Patrick Dewaere: Thursday Great Acting Blogging
Patrick Dewaere is the great outsider of French acting - his career started in tandem with Depardieu, Blier's Les Valseuses (1974)making both of them stars. But while Depardieu cemented his image as a likable rouge (in Maitresse, Buffet froid and LouLou), Dewaere began to play some of the most desperate characters ever seen on screen. Dewaere had a way of throwing himself into roles that has rarely been matched in intensity - the only comparisons are Gena Rowlands in A Woman Under the Influence and Rip Torn in Coming Apart. His greatest role, I believe, was in Corneau's Serie Noire, a largely ignored masterpiece adapted from Jim Thompson's A Hell of a Woman.

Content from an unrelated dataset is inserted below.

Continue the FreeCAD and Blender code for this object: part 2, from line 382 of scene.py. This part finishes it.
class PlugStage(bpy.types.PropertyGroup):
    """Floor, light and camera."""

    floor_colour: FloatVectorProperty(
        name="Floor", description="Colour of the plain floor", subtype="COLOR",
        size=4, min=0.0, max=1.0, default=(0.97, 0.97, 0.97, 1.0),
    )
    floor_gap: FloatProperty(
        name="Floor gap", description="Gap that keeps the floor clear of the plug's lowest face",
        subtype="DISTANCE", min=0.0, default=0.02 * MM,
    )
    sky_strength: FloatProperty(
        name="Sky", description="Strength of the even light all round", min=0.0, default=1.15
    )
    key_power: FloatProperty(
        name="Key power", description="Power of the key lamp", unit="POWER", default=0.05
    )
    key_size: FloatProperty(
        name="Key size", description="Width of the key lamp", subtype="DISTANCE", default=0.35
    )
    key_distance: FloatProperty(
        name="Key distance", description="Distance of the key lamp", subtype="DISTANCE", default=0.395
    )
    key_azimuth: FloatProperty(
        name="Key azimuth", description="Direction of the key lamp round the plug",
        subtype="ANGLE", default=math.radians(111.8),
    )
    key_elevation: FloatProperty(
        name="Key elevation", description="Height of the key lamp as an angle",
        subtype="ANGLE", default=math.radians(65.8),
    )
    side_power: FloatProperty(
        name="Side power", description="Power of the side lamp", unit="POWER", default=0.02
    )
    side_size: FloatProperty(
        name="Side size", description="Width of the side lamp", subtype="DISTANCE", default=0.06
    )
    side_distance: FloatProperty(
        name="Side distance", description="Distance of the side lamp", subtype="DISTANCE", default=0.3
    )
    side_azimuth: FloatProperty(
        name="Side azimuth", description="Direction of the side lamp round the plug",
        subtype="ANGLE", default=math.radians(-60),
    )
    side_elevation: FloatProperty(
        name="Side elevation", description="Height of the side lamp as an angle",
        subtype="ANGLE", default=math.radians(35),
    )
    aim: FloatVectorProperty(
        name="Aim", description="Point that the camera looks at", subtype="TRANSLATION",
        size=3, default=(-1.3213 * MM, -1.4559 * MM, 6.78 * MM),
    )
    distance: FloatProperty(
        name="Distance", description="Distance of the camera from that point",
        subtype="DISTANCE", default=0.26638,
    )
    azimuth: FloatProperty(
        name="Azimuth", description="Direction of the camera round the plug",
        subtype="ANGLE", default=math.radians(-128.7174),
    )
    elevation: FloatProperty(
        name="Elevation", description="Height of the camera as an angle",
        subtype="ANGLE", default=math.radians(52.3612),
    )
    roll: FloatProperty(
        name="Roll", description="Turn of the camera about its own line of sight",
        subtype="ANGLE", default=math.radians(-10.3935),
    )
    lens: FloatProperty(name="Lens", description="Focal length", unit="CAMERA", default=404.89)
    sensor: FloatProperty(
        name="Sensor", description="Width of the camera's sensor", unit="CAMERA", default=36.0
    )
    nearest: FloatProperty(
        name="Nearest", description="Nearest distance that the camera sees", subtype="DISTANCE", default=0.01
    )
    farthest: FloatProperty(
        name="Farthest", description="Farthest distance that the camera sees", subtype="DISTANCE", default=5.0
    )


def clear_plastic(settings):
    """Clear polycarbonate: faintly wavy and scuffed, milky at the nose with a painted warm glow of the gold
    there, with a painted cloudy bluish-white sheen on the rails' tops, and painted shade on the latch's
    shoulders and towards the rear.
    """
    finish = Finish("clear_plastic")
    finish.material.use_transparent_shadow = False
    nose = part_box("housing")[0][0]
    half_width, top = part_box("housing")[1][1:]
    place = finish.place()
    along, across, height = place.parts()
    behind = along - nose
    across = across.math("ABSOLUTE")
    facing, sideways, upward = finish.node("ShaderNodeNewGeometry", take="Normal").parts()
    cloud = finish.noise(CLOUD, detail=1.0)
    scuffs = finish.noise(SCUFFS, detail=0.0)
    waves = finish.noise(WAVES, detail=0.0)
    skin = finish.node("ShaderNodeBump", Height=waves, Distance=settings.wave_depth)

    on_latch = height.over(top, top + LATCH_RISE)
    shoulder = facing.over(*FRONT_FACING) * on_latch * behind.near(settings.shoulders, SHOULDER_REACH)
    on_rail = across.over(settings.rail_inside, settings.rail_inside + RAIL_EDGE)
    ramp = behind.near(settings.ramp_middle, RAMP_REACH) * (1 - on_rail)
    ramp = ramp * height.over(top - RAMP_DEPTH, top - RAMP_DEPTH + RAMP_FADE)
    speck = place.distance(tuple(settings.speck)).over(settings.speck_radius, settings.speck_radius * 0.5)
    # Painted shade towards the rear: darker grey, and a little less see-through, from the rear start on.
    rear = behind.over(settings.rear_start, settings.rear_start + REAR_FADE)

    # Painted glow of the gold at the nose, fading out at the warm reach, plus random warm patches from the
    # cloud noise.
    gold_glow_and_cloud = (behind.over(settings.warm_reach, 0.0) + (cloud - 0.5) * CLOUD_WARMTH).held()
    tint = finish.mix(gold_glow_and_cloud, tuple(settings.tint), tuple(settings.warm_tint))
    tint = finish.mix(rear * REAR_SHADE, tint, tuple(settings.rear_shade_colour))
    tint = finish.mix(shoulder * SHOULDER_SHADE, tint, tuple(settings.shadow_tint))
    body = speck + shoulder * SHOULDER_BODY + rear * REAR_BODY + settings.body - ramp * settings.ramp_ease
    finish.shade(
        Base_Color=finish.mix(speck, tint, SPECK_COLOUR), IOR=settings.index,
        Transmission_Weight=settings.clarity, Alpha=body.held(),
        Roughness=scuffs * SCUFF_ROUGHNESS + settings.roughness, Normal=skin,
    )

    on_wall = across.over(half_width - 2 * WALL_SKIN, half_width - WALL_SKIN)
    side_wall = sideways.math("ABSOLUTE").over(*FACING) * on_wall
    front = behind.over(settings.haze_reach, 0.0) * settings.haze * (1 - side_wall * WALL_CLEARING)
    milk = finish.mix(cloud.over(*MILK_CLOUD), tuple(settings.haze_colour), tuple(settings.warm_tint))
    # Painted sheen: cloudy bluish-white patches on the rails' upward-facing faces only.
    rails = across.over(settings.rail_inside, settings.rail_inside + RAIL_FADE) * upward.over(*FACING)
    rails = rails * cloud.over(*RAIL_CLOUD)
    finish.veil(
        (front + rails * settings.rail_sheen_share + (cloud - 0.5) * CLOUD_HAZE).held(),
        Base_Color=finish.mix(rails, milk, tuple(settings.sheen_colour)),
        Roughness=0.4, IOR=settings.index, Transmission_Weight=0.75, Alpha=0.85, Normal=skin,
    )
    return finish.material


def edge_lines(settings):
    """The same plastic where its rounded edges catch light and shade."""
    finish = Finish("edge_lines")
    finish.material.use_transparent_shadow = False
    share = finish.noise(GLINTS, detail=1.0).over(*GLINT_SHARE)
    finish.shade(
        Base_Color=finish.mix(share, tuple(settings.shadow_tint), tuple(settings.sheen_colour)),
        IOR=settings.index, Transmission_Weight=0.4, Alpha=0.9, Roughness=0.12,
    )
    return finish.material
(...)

Dewaere plays the role of Franck Poupart like his life depended on it (and perhaps it did). Dewaere gives the only performance that actually mirrors Thompson's written originals - Dewaere makes us believe that Dewaere is just as much a loser in real life as his role, and just as crazy (if not more so) in real life than the role demanded. Nobody has ever done frustration better than Dewaere. And we almost never see a character quite like Franck - the only comparison I know is Jason Holliday in Shirley Clarke's Portrait of Jason.
It's convenient to say Dewaere's intensity was part of his pyschological make-up that led to his suicide in 1982 at the age of 34. I'm not so certain Dewaere was so easy to figure out as all that. Nevertheless, Dewaere will always retain that mystery of great artists who die young.